Austin ReBlend
- Type: Environmental
- Location: 2514 Business Center Drive;
- Coordinates: 30°12′48″N 97°44′14″W﻿ / ﻿30.21346°N 97.73724°W
- Region served: Central Texas
- Products: Recycled paint

= Austin ReBlend =

Paint recycling program

Austin ReBlend is a paint recycling program administered by the City of Austin in Austin, Texas. In 2012, Austin ReBlend produced 12,767 USgal of wholly recycled paint.

==History==
In 2009, Austin ReBlend received a grant to purchase equipment that allowed it to process and manufacture paint on-site, as opposed to through an independent contractor, which raised its production efficiency substantially.

==Production==
| | | |
Texas Limestone, left, Balcones Canyonland, center, and Barton Creek Greenbelt, right, are the three colors of paint produced by the service as of 2022.
The service aggregates locally recycled latex paint, processes and analyzes it for quality control, and then retrofits candidate material into a new 100% post-consumer, low-volatile organic compound product. In order to optimize manufacturing efficiency and to provide a stable consumer product, Austin ReBlend produces two pliable shades of beige: Texas Limestone and Balcones Canyonland, as well as a shade of green: Barton Creek Greenbelt.
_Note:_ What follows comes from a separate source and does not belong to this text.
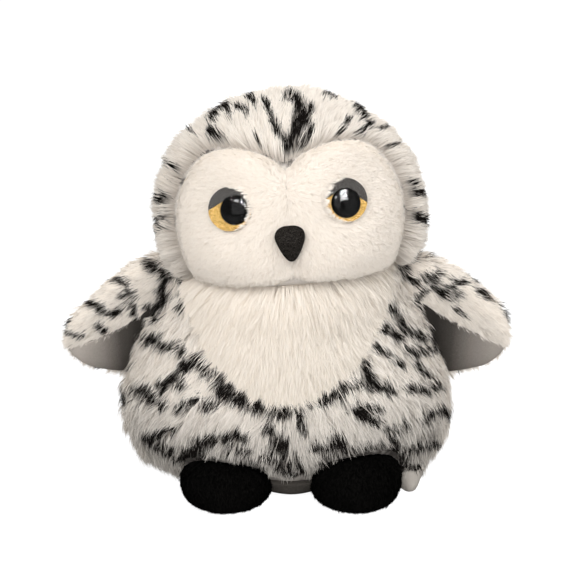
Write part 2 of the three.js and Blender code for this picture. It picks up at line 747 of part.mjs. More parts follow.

According to annual reports, the service produced 8,333 gallons of recycled paint during 2011. This number increased to 12,767 USgal in 2012. It is also experimenting and researching new ways to improve its process.

==Distribution==
Austin ReBlend operates out of the Household Hazardous Waste Facility in Southeast Austin.

==Availability==
The service's recycled paint is made available free of charge to individuals and nonprofit civic organizations. A blacklist is also maintained to deter excessive exploitation of the service.